After leaving Harvard, Marston had a varied career. Billing his "lie detector" as "the end of man's long, futile striving for a means of distinguishing truth-telling from deception", he publicized his discovery in different, (and at times outrageous) ways. Following the Lindbergh kidnapping in the 1930s, Marston offered his services to the Lindbergh family and, failing to get a reply, offered to test Bruno Hauptmann to verify his guilt. Although Marston was not the only researcher working on physiological measures of deception, his showmanship gave him a higher profile than anyone else.
Dubbed the "father of the polygraph", he pushed for its use in courtrooms and police work. His work at publicizing the polygraph took him in some strange directions.

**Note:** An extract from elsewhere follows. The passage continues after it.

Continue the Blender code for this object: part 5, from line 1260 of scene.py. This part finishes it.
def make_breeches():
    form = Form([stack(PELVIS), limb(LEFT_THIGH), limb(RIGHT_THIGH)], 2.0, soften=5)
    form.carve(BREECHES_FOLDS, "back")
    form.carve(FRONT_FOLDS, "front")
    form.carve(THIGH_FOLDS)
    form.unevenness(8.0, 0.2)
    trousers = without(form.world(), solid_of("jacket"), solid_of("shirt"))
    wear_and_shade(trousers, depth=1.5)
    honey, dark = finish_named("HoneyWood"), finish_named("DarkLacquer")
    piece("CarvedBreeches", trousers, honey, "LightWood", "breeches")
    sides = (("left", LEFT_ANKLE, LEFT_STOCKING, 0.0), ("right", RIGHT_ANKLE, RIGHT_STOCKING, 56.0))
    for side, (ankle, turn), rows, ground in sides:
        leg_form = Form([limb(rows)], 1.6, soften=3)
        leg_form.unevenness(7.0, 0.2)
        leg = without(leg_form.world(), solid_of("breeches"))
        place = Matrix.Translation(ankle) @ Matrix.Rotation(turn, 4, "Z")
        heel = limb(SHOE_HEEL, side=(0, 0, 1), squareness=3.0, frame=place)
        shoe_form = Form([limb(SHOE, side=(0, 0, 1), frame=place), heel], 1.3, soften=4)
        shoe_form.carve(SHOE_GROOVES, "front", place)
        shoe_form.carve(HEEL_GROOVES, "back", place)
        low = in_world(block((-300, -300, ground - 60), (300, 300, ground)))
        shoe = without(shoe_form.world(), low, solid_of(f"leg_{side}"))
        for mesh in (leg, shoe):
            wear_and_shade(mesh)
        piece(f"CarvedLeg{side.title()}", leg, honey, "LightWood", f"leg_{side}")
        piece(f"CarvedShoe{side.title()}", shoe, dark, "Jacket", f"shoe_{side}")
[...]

He was once hired by Gillette to do an advertisement using the polygraph to conduct "scientific shaving tests" to prove that Gillette razors were the best. Not surprisingly, his unconventional conduct and outrageous claims made him a target of serious polygraph researchers. One reviewer of his 1938 book, The Lie Detector Test, wrote that "It can only bring ridicule upon the subject matter and disrespect for its author."
Marston's eclectic interests included his fascination with comic books (he praised their educational potential), and feminist theory. Perhaps feminist is the wrong word to describe Marston's views on women since he focused on their superiority over men in most aspects. He regarded women as being more honest and reliable than men, not to mention less angry and violent. Marston viewed matriarchal societies as the ideal since women could curb male anarchy through their sexuality.

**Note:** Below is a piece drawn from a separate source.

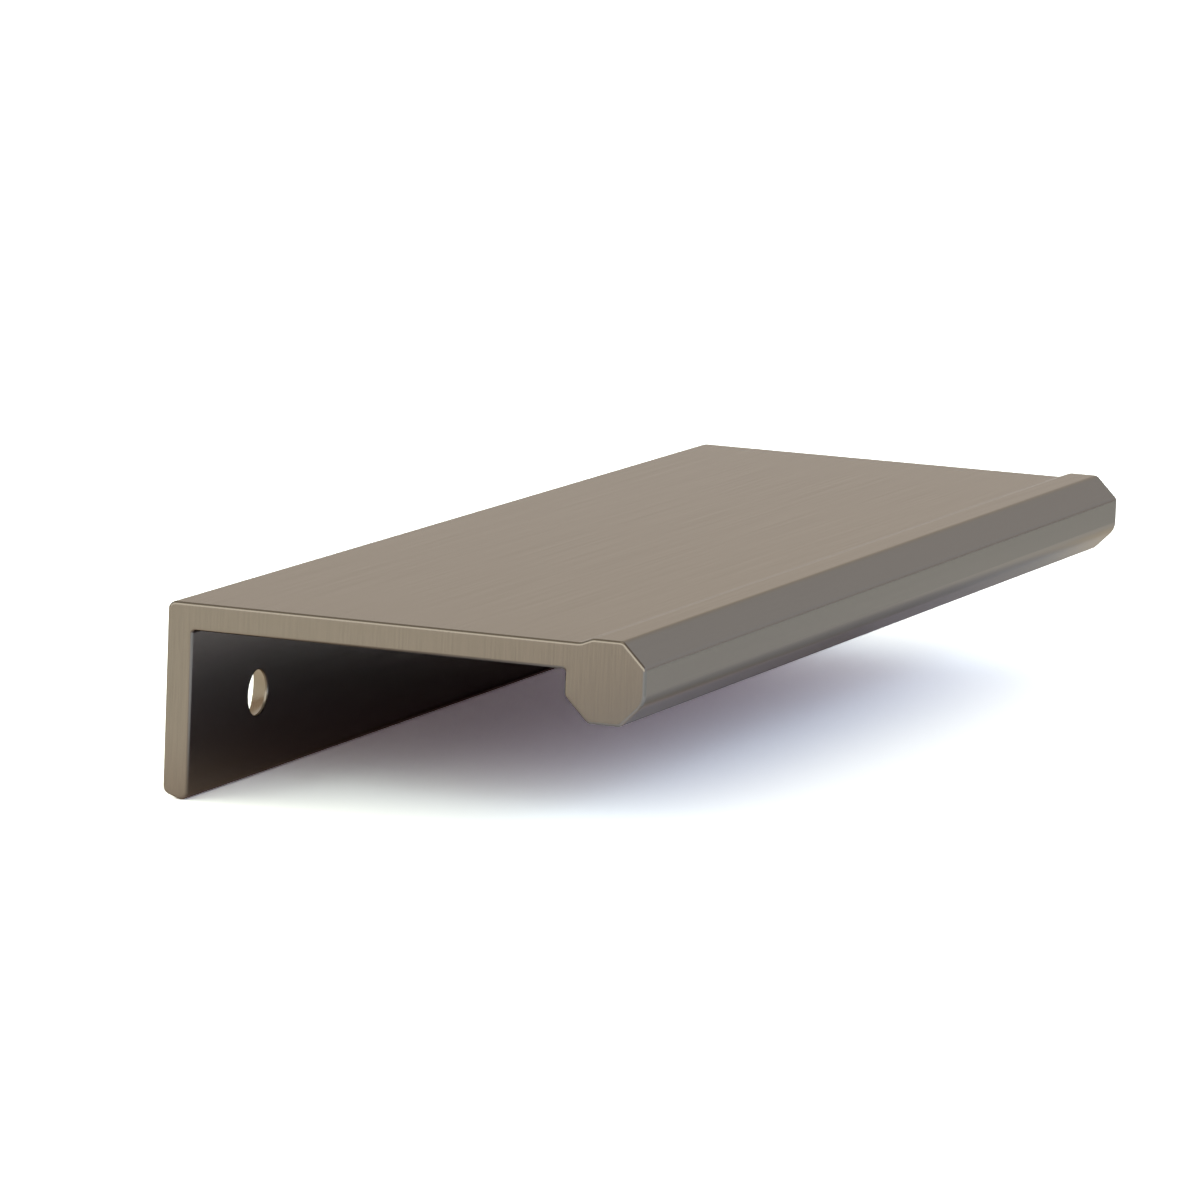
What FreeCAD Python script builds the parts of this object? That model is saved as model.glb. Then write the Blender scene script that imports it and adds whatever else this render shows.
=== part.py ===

His views on women were reinforced by his unusual private life. While still married to Elizabeth, he became involved with Olive Byrnes, a former student who became his assistant. With his wife's blessing, Olive moved in with them in a remarkable menage-a-trois relationship that lasted until his death in 1947. Even after Marston died, Elizabeth and Olive continued to live together with their children (two by each woman) until Olive's death in the 1980s.
Marston's fascination with comics and his philosophical musings about feminine ideals came together in the early 1940s with his most memorable creation: Wonder Woman. Patterned after Elizabeth and Olive, the heroic Amazon was intended to be a "new kind of superhero" to offset the male superheroes that had dominated comics. It was with a touch of irony that Wonder Woman was equipped with a magic lasso that could compel villains to tell the truth (a fictional alternative to Marston's "lie detector".

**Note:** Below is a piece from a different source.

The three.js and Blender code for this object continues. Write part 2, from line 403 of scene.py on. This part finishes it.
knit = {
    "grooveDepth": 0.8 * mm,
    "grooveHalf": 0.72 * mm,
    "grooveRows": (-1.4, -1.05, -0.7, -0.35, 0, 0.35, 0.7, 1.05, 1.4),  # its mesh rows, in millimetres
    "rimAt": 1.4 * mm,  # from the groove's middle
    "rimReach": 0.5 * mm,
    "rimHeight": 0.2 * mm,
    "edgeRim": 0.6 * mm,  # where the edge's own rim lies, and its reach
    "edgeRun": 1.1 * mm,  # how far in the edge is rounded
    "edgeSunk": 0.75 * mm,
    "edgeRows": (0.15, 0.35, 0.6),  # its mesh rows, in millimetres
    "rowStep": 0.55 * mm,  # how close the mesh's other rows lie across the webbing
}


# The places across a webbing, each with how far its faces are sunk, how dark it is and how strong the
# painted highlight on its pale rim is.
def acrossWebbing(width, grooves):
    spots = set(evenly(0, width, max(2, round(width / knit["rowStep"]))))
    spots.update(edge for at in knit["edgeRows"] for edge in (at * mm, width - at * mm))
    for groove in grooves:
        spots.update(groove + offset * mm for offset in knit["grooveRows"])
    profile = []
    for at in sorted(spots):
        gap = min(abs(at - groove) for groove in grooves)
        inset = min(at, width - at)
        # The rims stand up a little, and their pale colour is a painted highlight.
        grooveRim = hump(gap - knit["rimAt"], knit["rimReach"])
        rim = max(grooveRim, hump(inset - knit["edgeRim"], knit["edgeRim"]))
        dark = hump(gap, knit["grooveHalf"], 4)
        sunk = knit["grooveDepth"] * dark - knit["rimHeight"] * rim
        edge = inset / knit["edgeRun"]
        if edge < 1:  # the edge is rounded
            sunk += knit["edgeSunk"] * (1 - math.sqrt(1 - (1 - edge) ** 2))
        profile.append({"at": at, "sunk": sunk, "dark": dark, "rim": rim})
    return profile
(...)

Despite the appeal of a female superhero, Wonder Woman faced strong criticism over the years. Feminists disliked the bondage and physical submissiveness themes while Fredric Wertham denounced her as a lesbian in his anti-comics crusade. Wonder Woman has managed to survive (lasso and all) through decades of comic book storylines, a television series, and a hit movie.
As for Marston's other legacy, that depends on who you ask. While the use of polygraph evidence in courtrooms is still controversial, they are commonly found in police investigations, offender monitoring, and employment settings (including security agencies). In addition to standard measures of autonomic arousal, newer technologies include measures of brain functioning, computerized administration, voice stress analysis, and standardized interrogation techniques. Despite the lack of commonly accepted federal standards, polygraph schools (including one founded by William Marston) offer certificate programs in polygraph use around the world.
While supporters of polygraphy have typically reported accuracy rates in the 97-99% range, critics have argued that these numbers have been artificially inflated by flaws in research design. In 2003, the National Research Council released a review of polygraphy that condemned existing validity studies and concluded that "almost a century of research in scientific psychology and physiology provides little basis for the expectation that a polygraph test could have extremely high accuracy" Despite concerns about validity, the polygraph industry seems well-entrenched and the controversy is unlikely to be resolved any time soon.
Remember James Frye? While some accounts state that he was later exonerated when someone else confessed to the crime, this isn't the case. Frye was eventually paroled after serving eighteen years in prison. Leaving aside the question of his actual guilt (and there are still differing opinions on that), Marston's testimony almost certainly helped save Frye from a first-degree murder conviction (and the death penalty).
Just another part of William Moulton Marston's complex legacy.